Abstract: A numerical and experimental investigation of the developing laminar free convection heat transfer in vertical parallel plate channels with asymmetric heating is presented. Thermal boundary conditions of uniform wall heat tluxes (UHF) and uniform wall temperature (UWT) are considered. Solutions of the developing flow are obtained for air at different ratios of the wall heat fluxes and wall temperature differences (above the temperature of the fluid at the channel entrance). The numerical solutions are shown to approach asymptotically the closed form solution for fully developed flow.

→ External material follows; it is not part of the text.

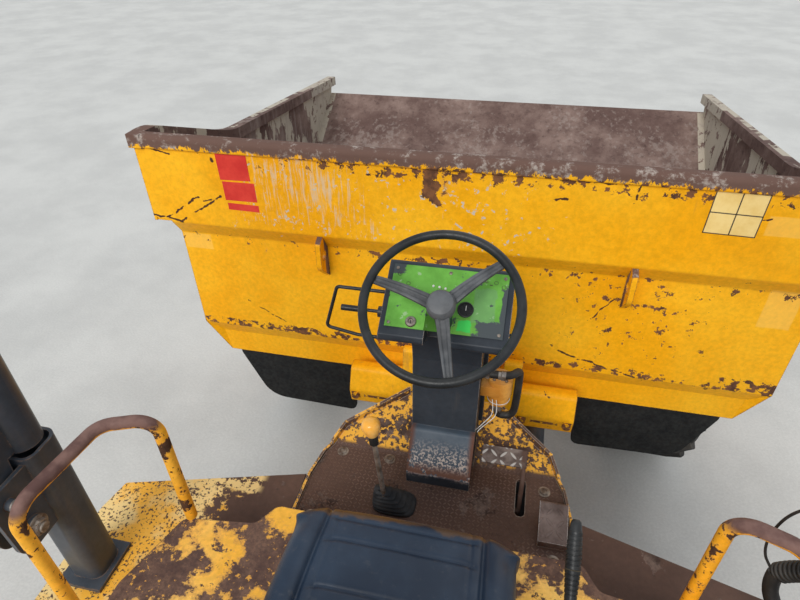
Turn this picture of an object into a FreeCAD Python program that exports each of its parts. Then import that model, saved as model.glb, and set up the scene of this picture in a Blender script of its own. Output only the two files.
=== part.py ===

The present results indicate that for UHF. the difference between the maximum temperatures on the two walls diminishes as fully developed flow is achieved. For UWT. the Nusselt number characterizing the total heat transfer to the fluid is found to be related to the Rayleigh number very nearly by a universal curve for all ratios of wall temperature differences, providing the Nusselt and Rayleigh numbers are appropriately defined.